Врач завершил осмотр, или что там это было, стряхнул ладони над полом и поднялся со стула.
- Я сейчас вымою руки и вернусь, и мы продолжим.
Чего ещё продолжим? Я совершенно ничего не понимала. Экстрасенс какой-то хренов? Мы на кафедре, бывало, пока шла пара, смотрели телевизор с теми, кто свободен, и там по некоторым каналам показывали всякую ерунду про колдуний, современных ведьм и ещё что там бывает. Если честно, мне больше нравился другой канал, про расследование преступлений. Потому что там про жизнь, а это вот – про какую-то чушь несусветную.
Тем временем врач вернулся и сел на стул. Взял мою правую ладонь, прижал палец к запястью – ну хоть это понятно, пульс слушает. Много он так наслушает, интересно бы мне знать? Но смотрит внимательно своими тёмными глазами через круглые очки, и волосы у него тоже тёмные, и усы с бородкой.
- Итак, сударыня, вас привезли к нам вчера поздним вечером, у вас была разбита голова. Сказали – подобрали вас в Егорьевском переулке, вы лежали там без чувств, а перед тем вроде бы звали на помощь. Всё равно придут полицейские и будут расспрашивать вас, так что – соберитесь с силами и вспомните, что можете. Как вас зовут? Вы помните?
- Да, - кивнула я. – Ольга… Филиппова Ольга Дмитриевна.
- Отлично, - он взял с соседней кровати лист тонкой бумаги и начал писать на нём каким-то небольшим обгрызенным с одной стороны карандашом. – Ольга Дмитриевна, очень приятно. Я – доктор Зимин, Василий Васильевич, здешний целитель. Вы помните, как оказались в Егорьевском переулке?
- Нет, - растерянно сказала я. – Я даже не знаю, где это. Я была… совсем не там.
Я была на собеседовании на окраине Ново-Ленино, там отродясь не было никаких Егорьевских переулков.

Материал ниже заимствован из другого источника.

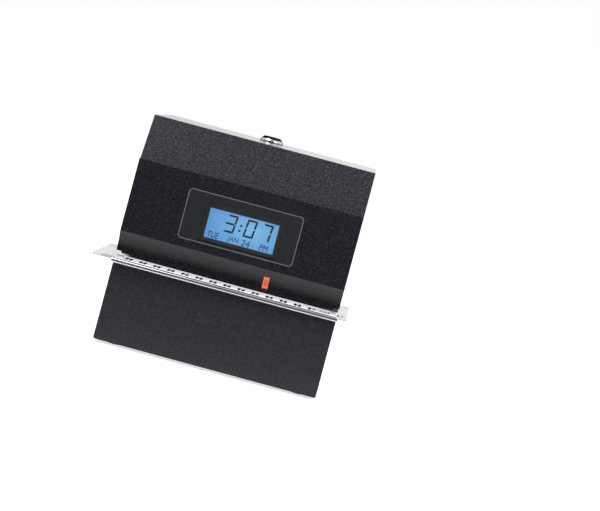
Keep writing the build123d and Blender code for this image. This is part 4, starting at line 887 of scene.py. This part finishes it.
# Bronze pressed from powder: dull gold, with fine dark pores that hold its oil.
sintered_bronze, tree, shader = new_material("sintered bronze", "#a9793f", metallic=1.0, roughness=0.45)
pores = grain(tree, size_mm=0.4, detail=4.0)
work_in(tree, shader, pores, colors=("#8c6232", "#b98a4e"), depth_mm=0.03)
dress(sintered_bronze, "carriage_bush")

# Die-cast aluminium keeps the grey, slightly pebbled skin of its mould.
cast_aluminium, tree, shader = new_material("cast aluminium", "#8f9093", metallic=1.0, roughness=0.45)
cast_skin = grain(tree, size_mm=0.8, detail=5.0)
work_in(tree, shader, cast_skin, colors=("#7d7e82", "#9d9ea1"), depth_mm=0.06)
dress(cast_aluminium, "print_head")

# Drawn steel can: its sheen is streaked along the draw.
motor_can, tree, shader = new_material("drawn motor can", "#8a8b8f", metallic=1.0, roughness=0.3)
draw_lines = grain(tree, size_mm=0.6, detail=4.0, stretch=(1, 0.05, 1))
work_in(tree, shader, draw_lines, roughness=(0.22, 0.42))
dress(motor_can, "carriage_motor", "ribbon_motor")

# Woven nylon soaked in violet-black ink, its threads drawn 0.38 mm apart, coarse so that they show.  A
# wave texture of scale 1 repeats every wave_period.
wave_period = math.pi / 10
thread_pitch = 0.37699 * MM
inked_nylon, tree, shader = new_material("inked nylon ribbon", "#17131f", roughness=0.8)
thread_place = add_node(tree, "ShaderNodeTexCoord")
threads = add_node(tree, "ShaderNodeTexWave", {"bands_direction": "X"}, {
    "Vector": (thread_place, "Object"), "Scale": wave_period / thread_pitch, "Distortion": 0.5,
})
work_in(tree, shader, threads, colors=("#120f18", "#211b2c"))
dress(inked_nylon, "ink_ribbon")

# Laminated film, cream-coloured, with the flat wires inside showing as soft bands 2.5 mm apart.
wire_pitch = 2.51327 * MM
cable_film, tree, shader = new_material("flat cable film", "#c9c7bd", roughness=0.4)
wire_place = add_node(tree, "ShaderNodeTexCoord")
wires = add_node(tree, "ShaderNodeTexWave", {"bands_direction": "X"}, {
    "Vector": (wire_place, "Object"), "Scale": wave_period / wire_pitch,
})
work_in(tree, shader, wires, colors=("#a9a79c", "#dbd9d0"), spread=(0.2, 0.8))
dress(cable_film, "flat_cable")

# Shrink film pulled tight over the cells: glossy green, with shallow creases.
cell_wrap, tree, shader = new_material("shrink-wrapped cells", "#17683a", roughness=0.3)
wrap_crease = grain(tree, size_mm=4.0, detail=3.0)
work_in(tree, shader, wrap_crease, colors=("#14592f", "#1f7a46"), depth_mm=0.1)
dress(cell_wrap, "backup_battery")

# Moulded caps in light grey ABS, plain and slightly mottled.
grey_caps, tree, shader = new_material("grey moulded caps", "#b4b4b2", roughness=0.45)
cap_skin = grain(tree, size_mm=0.5, detail=3.0)
work_in(tree, shader, cap_skin, colors=("#a6a6a4", "#bebebc"))
dress(grey_caps, "mode_button", "select_button", "change_button", "set_button")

- Возможно, на вас напали совсем не там, потому что на вас определённо напали. Когда вас нашли, то – без обуви, без пальто, без шляпы, и никакого ридикюля с вами тоже не было.
Это походило на правду – мне помнилось что-то подобное.
- Да, я припоминаю, что два человека разговаривали о вещах, видимо – о моих. Я думала, что это сон.
- К сожалению, нет. Где вы живёте? Кому дать знать о том, что вы у нас?
- Я живу в Юбилейном, - честно сказала я.
Но доктор Зимин нахмурился.
- Это где?
- Ну как, на левом берегу, от плотины прямо. До Мухиной, потом дальше. Любым транспортом.
- Боюсь, я вас не понимаю. Плотина? Да и остальные названия мне тоже ни о чём не говорят. Но я вижу, что вы правдивы, видимо, ваши слова – это последствия травмы головы. С кем вы живёте? С родителями? С мужем?
- Нет, я не замужем. Я живу с тётей, маминой сестрой. Мама… уехала. В другую страну. А отца своего я никогда не знала, только бабушку, его мать.
И ношу на шее её крестик, она мне его надела давным-давно, и велела не снимать никогда, даже если купаться. Сказала, что шнурок заговорённый, никогда не порвётся и не натрёт кожу, что бы ни случилось. Я и ношу. И сейчас он со мной – я проверила.
- Ваша одежда в сундуке под кроватью, - сказал врач. – Но я не могу отпустить вас, даже когда вы уже будете в силах, если вы не знаете, куда вам идти.
- Скажите, а… землетрясение вчера было? – спросила я, чтобы, ну, хоть что-то спросить.
Потому что всё звучало как-то очень нехорошо.